Furthermore, time resolution of fossils from those periods of a few hundred of thousand years is considered "extremely precise"; that's dozens if times longer than agriculture has existed so far, which is about 10,000 years max.
You don't see "plants and animals suddenly undergo a very rapid spread over an extremely small time". You just see the "before" and "after" pictures, and only if you're very lucky you might get the "just before" and "just after" pictures.
tl;dr agriculture would only be marginally easier to detect than stone age hunter-gatherers. Most of that would be the effect of higher population densities, not so much than artefacts would be more identifiable per se.
I feel that people really overestimate the completeness of the fossil record. Talk of "gaps" and "missing links" might give the idea that if it's a film reel, only some frames are missing here and there; when the reality is the inverse, we have a handful of frames and everything in between is extrapolatedoing filling in. So if there is an unexpected scene in the movie, you won't know it exists if you didn't have the luck to catch a couple of pictures from it.

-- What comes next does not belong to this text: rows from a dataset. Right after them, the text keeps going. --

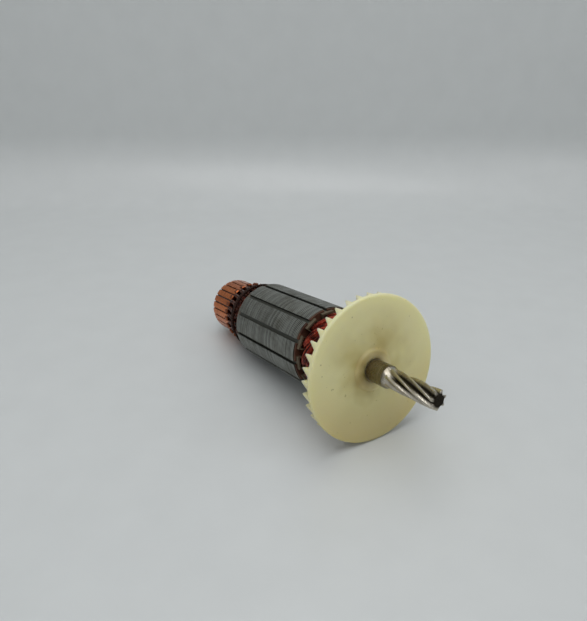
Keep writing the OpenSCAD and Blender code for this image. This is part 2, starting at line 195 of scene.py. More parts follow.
def ground_steel():
    """Carbon steel, ground on the seats and hobbed on the pinion: grey-brown, with fine rings round
    the seat and bright hobbed teeth, and painted shade darkens the gaps between the teeth towards
    near black. The grinding marks are drawn 0.28 mm wide, coarser than real, so that they show."""
    made, tree = new_material("ground_steel")
    place = shaft_space(tree)
    drawn = add(tree, "ShaderNodeVectorMath", (place, (1 / 40, 1 / 40, 1)), operation="MULTIPLY")
    rings = add(tree, "ShaderNodeTexNoise", {"Vector": drawn, "Scale": 1 / 0.28, "Detail": 2})
    cloud = add(tree, "ShaderNodeTexNoise", {"Vector": place, "Scale": 1 / 5, "Detail": 4})
    ringed = add(tree, "ShaderNodeMapRange", (rings, 0.35, 0.7))
    ground = add(tree, "ShaderNodeMix", {0: ringed, 6: "#928a79", 7: "#6b6353"}, data_type="RGBA")
    clouded = add(tree, "ShaderNodeMapRange", (cloud, 0.35, 0.7))
    hobbed = add(tree, "ShaderNodeMix", {0: clouded, 6: "#c9c3b6", 7: "#aaa292"}, data_type="RGBA")
    pinion = add(tree, "ShaderNodeMapRange", (height_at(tree, place), *TEETH_START))
    steel = add(tree, "ShaderNodeMix", {0: pinion, 6: ground, 7: hobbed}, data_type="RGBA")
    # Painted shade: the gaps between the pinion's teeth are darkened towards near black
    gap = add(tree, "ShaderNodeMapRange", (radius_at(tree, place), *TOOTH_GAP_R, 1, 0))
    gap_painted_shade = add(tree, "ShaderNodeMath", (gap, pinion), operation="MULTIPLY")
    finish_surface(tree, {
        "Base Color": add(
            tree, "ShaderNodeMix", {0: gap_painted_shade, 6: steel, 7: "#262119"}, data_type="RGBA"
        ),
        "Metallic": 1.0,
        "Roughness": add(tree, "ShaderNodeMapRange", (cloud, 0.3, 0.7, 0.22, 0.36)),
        "Normal": add(tree, "ShaderNodeBump", {"Height": rings, "Distance": 0.01 * MM}),
    })
    return made


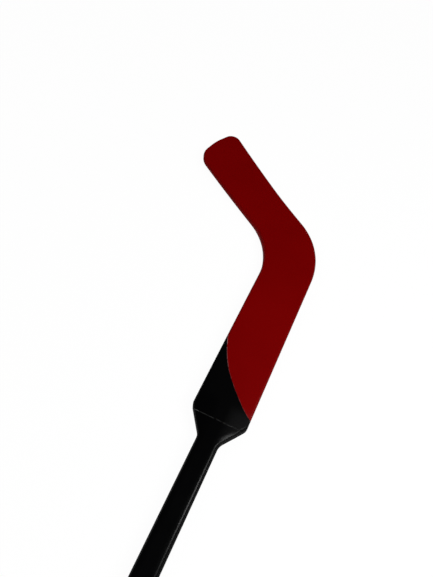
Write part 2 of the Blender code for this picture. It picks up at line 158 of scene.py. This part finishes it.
def set_socket(shader, name, value):
    """Feeds one socket of a finish's shader."""
    value.tree.links.new(value.output, shader.inputs[name])


def noise(place, scale, detail=2.0):
    """Cloudy pattern from 0 to 1; scale is its waves per metre."""
    inputs = {"Vector": place, "Scale": scale, "Detail": detail}
    return place.node("ShaderNodeTexNoise", {}, inputs, "Fac")


def blend(share, first, second):
    """First colour where share is 0, second where it is 1."""
    settings = {"data_type": "RGBA", "clamp_factor": True}
    inputs = {0: share}
    for index, colour in ((6, first), (7, second)):
        inputs[index] = colour if isinstance(colour, Socket) else (*colour, 1)
    return share.node("ShaderNodeMix", settings, inputs, 2)


def distance_to(place, spot):
    """Distance from a spot on the stick."""
    inputs = {0: place, 1: spot}
    return place.node("ShaderNodeVectorMath", {"operation": "DISTANCE"}, inputs, "Value")


def lacquer_relief(place):
    """Normal of sprayed lacquer: orange peel, shallow waves from sanding, and a soft crown.

    The crown makes the light fall off softly on both sides of a flat middle, on the shaft and
    the shoulder. It fades out where the paddle begins.
    """
    x = place.node("ShaderNodeSeparateXYZ", {}, {0: place}, "X")
    y = place.node("ShaderNodeSeparateXYZ", {}, {0: place}, "Y")
    off_middle = y.maths("ABSOLUTE", y) - CROWN_START
    off_middle = off_middle.maths("MAXIMUM", off_middle, 0)
    turned = 1 - off_middle.maths("EXPONENT", off_middle * (-1 / CROWN_TURN))
    crown = (off_middle - turned * CROWN_TURN) * CROWN_SLOPE
    fades_out = 1 - x.up_from(*CROWN_FADE)
    inputs = {"Height": 0 - crown, "Distance": 1.0, "Strength": fades_out}
    crowned = place.node("ShaderNodeBump", {}, inputs, "Normal")
    peel = noise(place, PEEL_WAVES) * PEEL_DEPTH + noise(place, SANDING_WAVES, 1) * SANDING_DEPTH
    inputs = {"Height": peel, "Distance": 1.0, "Strength": 1.0, "Normal": crowned}
    return place.node("ShaderNodeBump", {}, inputs, "Normal")


def edge_wear(place):
    """Extra roughness of the side walls, which get rubbed dull; 0 on the faces."""
    steep = place.node("ShaderNodeAttribute", {"attribute_name": "steepness"}, {}, "Fac")
    return steep.up_from(*WORN_STEEPNESS) * EDGE_WEAR


def turned_right(direction):
    """The direction a quarter turn to the right, seen from above."""
    return Vector((direction.y, -direction.x, 0))


def draw_to(bm, tip, place):
    """Draws an outline on from its tip, in a straight line."""
    made = bmesh.ops.extrude_vert_indiv(bm, verts=[tip])["verts"][0]
    bmesh.ops.translate(bm, verts=[made], vec=place - made.co)
    return made


def round_corner(bm, tip, corner, after, radius, steps):
    """Draws an outline on to a corner and round it, ready to go on towards after."""
    before, onward = (corner - tip.co).normalized(), (after - corner).normalized()
    turn = math.atan2(before.xy.cross(onward.xy), before.xy.dot(onward.xy))
    start = corner - before * (radius * math.tan(abs(turn) / 2))
    centre = start - turned_right(before) * math.copysign(radius, turn)
    tip = draw_to(bm, tip, start - before * EDGE_HOLD)
    tip = draw_to(bm, tip, start)
    swept = bmesh.ops.spin(bm, geom=[tip], cent=centre, axis=(0, 0, 1), angle=turn, steps=steps,
                           use_merge=False)
    tip = [vert for vert in swept["geom_last"] if isinstance(vert, bmesh.types.BMVert)][0]
    return draw_to(bm, tip, tip.co + onward * EDGE_HOLD)


def rounded_section(bm, x, half_width, corner, slope=None):
    """Edges of a rounded rectangle that stands square across the stick.

    With a slope, each face ends in a wide soft bevel of that slope before it turns the corner.
    """
    before = set(bm.verts)
    half_height = BODY_THICKNESS / 2
    quarter = [(half_width, half_height, corner)]
    if slope:
        bend = (BEVEL_REACH - corner - 3 * EDGE_HOLD) / math.tan(math.atan(slope) / 2)
        quarter = [(half_width - BEVEL_REACH, half_height, bend),
                   (half_width, half_height - BEVEL_REACH * slope, corner)]
    turns = []
    for side, end, order in ((1, -1, 1), (1, 1, -1), (-1, 1, 1), (-1, -1, -1)):
        turns += [(Vector((y * side, z * end, 0)), radius) for y, z, radius in quarter[::order]]
    first = tip = bm.verts.new((0, -half_height, 0))
    onward = [place for place, _ in turns[1:]] + [first.co]
    for (place, radius), after in zip(turns, onward):
        tip = round_corner(bm, tip, place, after, radius, ROUND_STEPS)
    bm.edges.new((tip, first))
    verts = [vert for vert in bm.verts if vert not in before]
    upright = Matrix(((0, 0, 1), (1, 0, 0), (0, 1, 0)))
    bmesh.ops.rotate(bm, cent=(0, 0, 0), matrix=upright, verts=verts)
    bmesh.ops.translate(bm, vec=(x, 0, half_height), verts=verts)
    return list({edge for vert in verts for edge in vert.link_edges})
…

To go back to the OP and make an observation:
The present configuration of continents is such that all except one are either touching each other or only separated by short stretches of water, making humans spreading to theme possible.
Generally under the Mesozoic continents were more isolated. And sea levels higher.
A continental or subcontinental species is much less likely to be detected than a global one.
So if it evolved in such a configuration of continents that it could not reach others without oceanic navigation, it'd be much more easy to miss.